The opening view of the cube showed a large, high-ceilinged room, split down the middle with a sturdy-looking dividing wall. Each room contained two chairs, at opposite ends of the room, with a man and a woman locked into each chair with steel restraints. The rooms looked quite clean around the edges, but the stains in the center of the room and by the chairs made Cally wince. The hardened assassin, being what she was, recognized instantly that the smears and trails across the floor were a mix of dried and fresh, streaming to a pair of central drains that appeared slightly… clogged.
She could hear mumbling in the background, but couldn’t quite make out the words. “Buckley, speech enhancement please.” As the thin tenor voice began to clarify into tinny but clear words, she said, “Raise the volume two notches.”
“…has no prior preparation. The subject on the right has been prepped through an increasingly intense series of directed tasks, from innocuous to unpleasant. Today’s demonstration shows the necessity, with the current prototypical configuration, of some prior access to the subject to precondition the acceptance of control, and the familiarity of the operator with the subject’s mind. Without prior access, control is limited by intensity of task and degree of preparation. Current research aims to refine our equations for computing probability of successful control for a given task by a specified subject. Yes, you have a question?” The tenor paused. The next voice was gibberish despite the Bane Sidhe’s top of the line speech enhancement software.
“We agree. Unfortunately, even extensive conditioning fails to preserve the active subject in an end-series trial like this one. We still have a lot of refinement and research before we can meet final specifications.” There was a pause. “Another use we hope to make of our research data is to separate minds into primary and, if possible, secondary classifications identifiable by externally observable characteristics, and genetic profiles. Our goal is to refine the software, in the final device, to modify initial output based on preassessed typing, where available. We believe that we will be able to substantially increase control probability and decrease the number of prep…” The voice drifted off as if the speaker had stepped farther away from the pickup. On the floor in the rooms, the shackles on the chairs snapped open, freeing the subjects to stand, move around, rub wrists. In each room, one subject sat frozen in the chair, despite the removal of physical shackles.

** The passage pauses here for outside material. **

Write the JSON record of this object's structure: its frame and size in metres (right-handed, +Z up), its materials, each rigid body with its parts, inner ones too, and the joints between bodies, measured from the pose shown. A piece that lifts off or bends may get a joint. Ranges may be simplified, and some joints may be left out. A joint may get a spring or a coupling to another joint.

Then it got ugly. Hardened as she was to the bloodier side of life, she had to fight her rising gorge several times before the “experiment” ended. On the unconditioned side, the people were physically intact. Workers shot both with a trank gun before removing them. The indifferent treatment during the removal made it clear the tranks were solely for the workers’ safety. On the conditioned side, workers in gray coveralls and gloves came in wheeling an equally gray trash bin to clean up whatever remained.
When Cally left her room to walk to the gym, people got out of her way. One look at her face and coworkers disappeared through the first convenient door or side corridor — as quietly and unobtrusively as possible. The prior inhabitants abandoned the locker room seconds after she entered. The gym itself didn’t quite empty. The other users just discreetly moved to the far end of the large room, away from the mats and bar.
Two hours later, she stood in the shower letting the steaming water pound away the rest of the stress, We’re doing it. I don’t care about the damned politics, I don’t give a fuck about approval, we’re doing it. She sighed. But approval would be nice. Professional. If I plan to get Nathan on board, I have to be strictly professional.